In the framework of this project, all information and knowledge acquired will be immediately shared with the Pancreatic Research Group and could be used for the informed design of pharmacological approaches for the treatment of PDA. All technical information and cell-based assays performed will also be shared with the Pancreatic Research Group and could be utilised for the development of procedures to test new pharmacological compounds in pancreatic cancer patients. The Pancreatic Research Group has established contacts with pharmaceutical companies interested in developing or testing compounds which could alleviate PDA. The relevant conceptual knowledge and methodological expertise generated in the course of our project will be conveyed to collaborating pharmaceutical companies. Collaborators are also actively involved in communicating the results of their research to the general public (see Pathways to Impact).

The advanced equipment (e.g. multicolour flow cytometry, in vivo imaging techniques, state-of-the-art Aperio Technologies Slide Scanning System for TMA analysis) available in the Pancreas Research Group and the technical expertise accumulated in the group (e.g. vast experience in staining, scoring and interpreting data from TMAs with assistance from pancreas histopathologists, and the isolation and culturing of primary human and murine pancreatic cancer and stellate cells) will complement high throughput instruments and techniques established in the NIHR unit to create an optimal technology platform, necessary for both, discovery and translation. Importantly, the Pancreas Research Group serves as a training base for MRC, Wellcome Trust and Cancer Research UK PhD students, as well as for clinical fellows undertaking research projects.

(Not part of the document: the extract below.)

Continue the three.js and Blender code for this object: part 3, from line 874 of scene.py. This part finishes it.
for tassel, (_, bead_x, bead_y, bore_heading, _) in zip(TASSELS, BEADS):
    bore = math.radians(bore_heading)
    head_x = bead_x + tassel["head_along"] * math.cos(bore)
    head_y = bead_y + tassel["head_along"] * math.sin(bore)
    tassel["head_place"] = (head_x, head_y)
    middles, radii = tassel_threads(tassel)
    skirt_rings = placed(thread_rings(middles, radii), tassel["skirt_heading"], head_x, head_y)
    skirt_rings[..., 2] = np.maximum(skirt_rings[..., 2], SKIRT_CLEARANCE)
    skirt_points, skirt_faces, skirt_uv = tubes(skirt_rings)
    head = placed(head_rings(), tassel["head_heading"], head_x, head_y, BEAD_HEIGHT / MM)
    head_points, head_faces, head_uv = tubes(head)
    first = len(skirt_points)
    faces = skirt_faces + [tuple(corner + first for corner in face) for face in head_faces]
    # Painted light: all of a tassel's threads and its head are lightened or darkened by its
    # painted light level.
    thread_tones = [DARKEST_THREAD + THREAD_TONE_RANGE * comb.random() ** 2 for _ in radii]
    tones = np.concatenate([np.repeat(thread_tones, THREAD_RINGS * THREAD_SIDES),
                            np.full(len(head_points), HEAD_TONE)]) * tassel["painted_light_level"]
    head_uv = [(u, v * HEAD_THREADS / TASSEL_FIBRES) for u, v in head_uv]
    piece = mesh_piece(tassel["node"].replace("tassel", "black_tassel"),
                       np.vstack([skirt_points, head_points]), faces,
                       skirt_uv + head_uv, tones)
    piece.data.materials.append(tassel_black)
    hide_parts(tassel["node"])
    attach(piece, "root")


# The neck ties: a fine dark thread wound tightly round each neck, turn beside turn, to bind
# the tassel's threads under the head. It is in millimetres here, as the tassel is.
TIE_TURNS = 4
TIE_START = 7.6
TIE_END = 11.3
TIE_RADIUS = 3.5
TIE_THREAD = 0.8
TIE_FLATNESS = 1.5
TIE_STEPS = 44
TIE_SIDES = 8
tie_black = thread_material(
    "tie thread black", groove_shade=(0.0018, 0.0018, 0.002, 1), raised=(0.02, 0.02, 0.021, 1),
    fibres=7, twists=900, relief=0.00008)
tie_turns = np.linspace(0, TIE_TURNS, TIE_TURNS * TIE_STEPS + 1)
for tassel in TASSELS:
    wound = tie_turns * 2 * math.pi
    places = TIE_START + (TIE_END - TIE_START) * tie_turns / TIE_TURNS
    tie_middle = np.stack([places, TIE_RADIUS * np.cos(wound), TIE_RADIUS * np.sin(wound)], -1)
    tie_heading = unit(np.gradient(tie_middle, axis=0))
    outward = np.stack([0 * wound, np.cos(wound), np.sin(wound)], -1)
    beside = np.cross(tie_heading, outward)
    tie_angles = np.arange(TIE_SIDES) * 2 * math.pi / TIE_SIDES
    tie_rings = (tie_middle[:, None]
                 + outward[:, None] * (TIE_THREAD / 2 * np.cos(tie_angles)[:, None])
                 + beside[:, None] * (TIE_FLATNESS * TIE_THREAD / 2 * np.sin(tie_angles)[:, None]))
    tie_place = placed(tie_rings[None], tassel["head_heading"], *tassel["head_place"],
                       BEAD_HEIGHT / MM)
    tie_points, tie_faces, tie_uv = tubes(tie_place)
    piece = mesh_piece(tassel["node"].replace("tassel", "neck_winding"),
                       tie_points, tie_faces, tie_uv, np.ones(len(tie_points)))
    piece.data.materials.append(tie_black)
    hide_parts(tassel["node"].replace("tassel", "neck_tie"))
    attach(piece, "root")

The MRC support will allow me to establish my team among the existing pancreatic research teams here, within the Liverpool Pancreas Research Group and my expertise and interest in the tumour microenvironment of PDA will ideally complement existing research efforts. The postdoctoral research scientist funded by this application and myself, will strongly be involved in the collaboration with the Liverpool Cancer Research UK Centre and the Liverpool NIHR Pancreas Biomedical Research Unit. The MRC support for the salary of an experienced postdoctoral scientist will also allow the establishment and maintenance of technical skills and transfer of expertise in advanced experimentation to future PhD students.

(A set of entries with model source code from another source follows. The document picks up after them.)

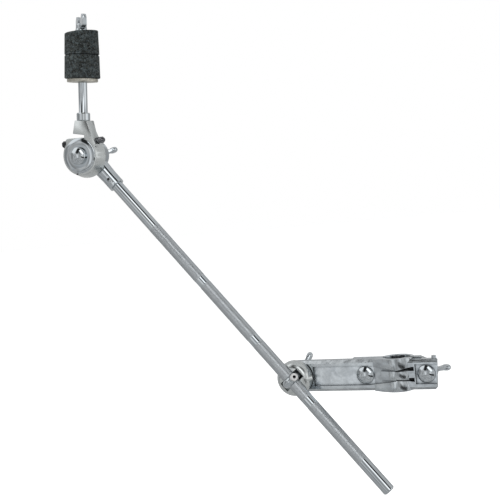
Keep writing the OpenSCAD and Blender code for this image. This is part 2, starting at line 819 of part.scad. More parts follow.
module pivot_bolt() {
    length = hub_rear + washer_t + nut_hub_h + thread_out - disc_front;
    color("gainsboro") on_yoke() translate([0, disc_front, 0]) facing_rear() {
        translate([0, 0, -pivot_rim]) dome(pivot_head_d, pivot_head_h - pivot_rim);
        translate([0, 0, -pivot_rim]) cylinder(d = pivot_head_d, h = pivot_rim);
        cylinder(r = thread_r, h = length);
    }
}

module brake_screw() {
    tip_x = -lug_left - brake_out;
    head_x = brake_seat_x + face_gap;
    rim = brake_head_h - brake_head_edge;
    color("dimgray") {
        at_brake(tip_x) cylinder(d = brake_d, h = head_x - tip_x);
        at_brake(head_x) cylinder(d = brake_head_d, h = rim);
        at_brake(head_x + rim)
            cylinder(d1 = brake_head_d, d2 = brake_head_d - 3, h = brake_head_edge);
    }
}

module brake_nut() {
    color("black") at_brake(-lug_left - brake_nut_h) difference() {
        cylinder(d = brake_nut_d, h = brake_nut_h, $fn = 6);
        translate([0, 0, -cut]) cylinder(d = brake_d + 2 * running, h = brake_nut_h + 2 * cut);
    }
}

module tilter_nut() {
    color("gainsboro") at_tilter() translate([0, hub_rear + washer_t + face_gap, 0])
        facing_rear() rotate([0, 0, -tilter_nut_turn]) wing_nut();
}

// ---------------------------------------------------------------- cymbal seat

module cymbal_post() {
    color("gainsboro") {
        on_post(neck_top - tenon_h) cylinder(r = thread_r, h = tenon_h);
        on_post(neck_top) cylinder(d = collar_d, h = collar_h - 1);
        on_post(collar_top - 1) cylinder(d1 = collar_d, d2 = collar_d - 2, h = 1);
        on_post(collar_top) cylinder(d = post_d, h = post_bare);
        on_post(seat_bottom) cylinder(r = thread_r, h = stud_top - seat_bottom);
    }
}

module seat_washer() {
    color("gray") on_post(seat_bottom)
        washer(seat_washer_d, seat_washer_t, thread_r + bolt_play);
}

module cymbal_sleeve() {
    color("black") on_post(seat_top) difference() {
        cylinder(r = cymbal_sleeve_r, h = 2 * felt_t - 2);
        translate([0, 0, -cut]) cylinder(r = thread_r + running, h = 2 * felt_t);
    }
}

module lower_felt() {
    color("darkslategray") on_post(seat_top) felt();
}

module upper_felt() {
    color("darkslategray") on_post(felt_mid) felt();
}

module top_nut() {
    color("gainsboro") on_post(felt_top + nut_lift)
        rotate([0, 0, top_nut_turn]) wing_nut(wing_reach, top_wing_h);
}

clamp_casting();
rear_jaw();
jaw_bolt_left();
jaw_bolt_right();
jaw_washer_left();
jaw_washer_right();
jaw_nut_left();
jaw_nut_right();
friction_washer();
saddle();
eyebolt();
eye_screw();
holder_washer();
holder_nut();
boom_rod();
tilter_casting();
sleeve_screw();
tilter_washer();
tilter_yoke();
friction_disc();
pivot_bolt();
brake_screw();
brake_nut();
tilter_nut();
cymbal_post();
seat_washer();
cymbal_sleeve();
lower_felt();
upper_felt();
top_nut();
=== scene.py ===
"""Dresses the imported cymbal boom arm: knurled chrome, cast chrome, felts, light and camera.

Lengths are metres in the model's own frame: +X to the clamp's free end, +Y to the nut side, +Z up.
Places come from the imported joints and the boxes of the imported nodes.
"""

from __future__ import annotations

import json
import logging
import math
import random
from dataclasses import dataclass
from enum import Enum
from typing import Any, Callable, Optional, Sequence, Union

import bmesh
import bpy
import numpy as np
from mathutils import Matrix, Vector


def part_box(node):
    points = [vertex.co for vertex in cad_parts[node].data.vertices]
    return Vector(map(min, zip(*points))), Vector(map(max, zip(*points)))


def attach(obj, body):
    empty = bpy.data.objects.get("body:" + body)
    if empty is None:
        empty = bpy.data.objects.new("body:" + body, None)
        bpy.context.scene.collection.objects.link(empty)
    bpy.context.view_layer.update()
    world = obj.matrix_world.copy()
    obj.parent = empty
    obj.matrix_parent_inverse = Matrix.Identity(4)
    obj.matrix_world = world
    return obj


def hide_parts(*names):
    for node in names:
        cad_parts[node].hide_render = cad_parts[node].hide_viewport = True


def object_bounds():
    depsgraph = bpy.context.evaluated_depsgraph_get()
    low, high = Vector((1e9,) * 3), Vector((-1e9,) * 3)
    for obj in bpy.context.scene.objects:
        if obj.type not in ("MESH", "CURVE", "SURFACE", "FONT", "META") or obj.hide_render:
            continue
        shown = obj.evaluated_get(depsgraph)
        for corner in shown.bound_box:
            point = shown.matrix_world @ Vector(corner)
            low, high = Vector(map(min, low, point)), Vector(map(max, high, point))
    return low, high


LOG = logging.getLogger("boom_arm")
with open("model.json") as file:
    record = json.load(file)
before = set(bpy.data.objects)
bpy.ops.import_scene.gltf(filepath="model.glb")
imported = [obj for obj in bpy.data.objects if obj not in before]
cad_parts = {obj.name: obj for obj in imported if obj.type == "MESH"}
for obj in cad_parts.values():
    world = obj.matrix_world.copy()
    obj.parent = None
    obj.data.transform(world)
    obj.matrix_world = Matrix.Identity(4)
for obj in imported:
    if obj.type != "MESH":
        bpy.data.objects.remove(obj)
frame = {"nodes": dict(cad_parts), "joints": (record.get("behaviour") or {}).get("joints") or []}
CAD_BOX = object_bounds()
WELD = 0.000002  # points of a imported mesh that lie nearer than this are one
CREASE = math.radians(32)  # edges bent more than this are rounded
HAIR = 0.0002  # smallest chamfer, gap or tolerance
THREAD_DEPTH = 0.0006
WHITE = (1.0, 1.0, 1.0, 1.0)

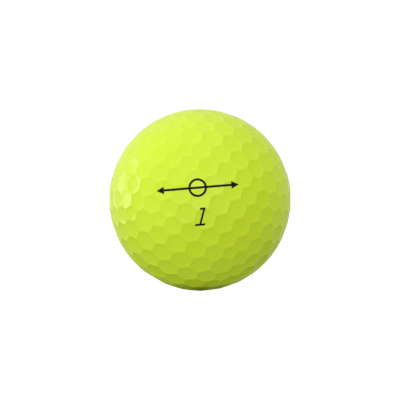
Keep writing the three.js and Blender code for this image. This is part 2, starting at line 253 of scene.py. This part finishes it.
def cover_half(side, corners, cells):
    """One half of the cover as a closed solid: dimpled outside, smooth inside, a wall on the seam."""
    points = []
    faces = []
    shared = {}

    def add(directions, radii):
        first = len(points)
        points.extend(directions * np.broadcast_to(radii, len(directions))[:, None])
        return list(range(first, len(points)))

    def boundary_side(start, end, dimples):
        """Outer and inner vertices along one side of a cell, start included and end left out. Both
        cells that share the side get the same vertices."""
        low, high = min(start, end), max(start, end)
        if (low, high) not in shared:
            inside = arc(corners[low], corners[high], EDGE_CUTS)[1:]
            radii = BALL_RADIUS - depth_below_sphere(inside, dimples)
            shared[low, high] = (add(inside, radii), add(inside, COVER_INNER_RADIUS))
        if start not in shared:
            radius = BALL_RADIUS - depth_below_sphere(corners[start][None], dimples)
            corner = corners[start][None]
            shared[start] = (add(corner, radius)[0], add(corner, COVER_INNER_RADIUS)[0])
        step = 1 if start == low else -1
        outer, inner = (run[::step] for run in shared[low, high])
        return [shared[start][0], *outer], [shared[start][1], *inner]

    for dimple in np.flatnonzero(side_of == side):
        cell = cells[dimple]
        near = np.array([dimple] + [beyond for corner, beyond in cell])
        outer_ring, inner_ring, walls = [], [], []
        for place, (start, beyond) in enumerate(cell):
            end = cell[(place + 1) % len(cell)][0]
            outer, inner = boundary_side(start, end, near)
            if side_of[beyond] != side:
                walls.append((len(outer_ring), len(outer)))
            outer_ring += outer
            inner_ring += inner
        count = len(outer_ring)
        following = [(k + 1) % count for k in range(count)]

        boundary = unit(np.array([points[index] for index in outer_ring]))
        rings = []
        for directions in cell_rings(dimple, boundary):
            rings.append(add(directions, BALL_RADIUS - depth_below_sphere(directions, near)))
        rings.append(outer_ring)
        centre = centres[dimple][None]
        bottom = add(centre, BALL_RADIUS - depth_below_sphere(centre, near))[0]
        faces += [(bottom, rings[0][k], rings[0][following[k]]) for k in range(count)]
        for small, large in zip(rings, rings[1:]):
            for k, n in enumerate(following):
                faces.append((small[k], large[k], large[n], small[n]))
        middle = add(centre, COVER_INNER_RADIUS)[0]
        halfway = add(unit(boundary + centre), COVER_INNER_RADIUS)
        for k, n in enumerate(following):
            faces.append((middle, halfway[n], halfway[k]))
            faces.append((halfway[k], halfway[n], inner_ring[n], inner_ring[k]))
        for first, length in walls:
            for k in range(first, first + length):
                n = following[k]
                faces.append((outer_ring[n], outer_ring[k], inner_ring[k], inner_ring[n]))
    return new_object(f"{sides[side]}_cover_shell", points, faces)


# ---- Ink ----

def cad_surface():
    """The CAD cover's outer surface, for finding how high a point of a CAD film stands over it."""
    points, triangles = [], []
    for side in sides:
        part_points, part_triangles = merged_mesh(f"cover_{side}")
        triangles += (part_triangles + len(points)).tolist()
        points += part_points.tolist()
    return BVHTree.FromPolygons(points, triangles)


def height_over(surface, point):
    """How high a point stands over the CAD cover, or over the sphere where the seam lies under it."""
    direction = point.normalized()
    hit = surface.ray_cast(direction * RAY_START * BALL_RADIUS, -direction)[0]
    if hit is None or hit.length < COVER_INNER_RADIUS or hit.dot(direction) < 0:
        return point.length - BALL_RADIUS
    return point.length - hit.length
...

The MRC support of the current grant application will therefore not only provide resources necessary for the specific project, aiming to characterise crucial interactions of stromal cells in PDA disease progression, but will also enhance the collaborative efforts and the translational research of the Pancreas Research Group and strengthen the training base for PhD students with an interest in tumour inflammation and immunity, cell biology and in vivo tumour models of PDA.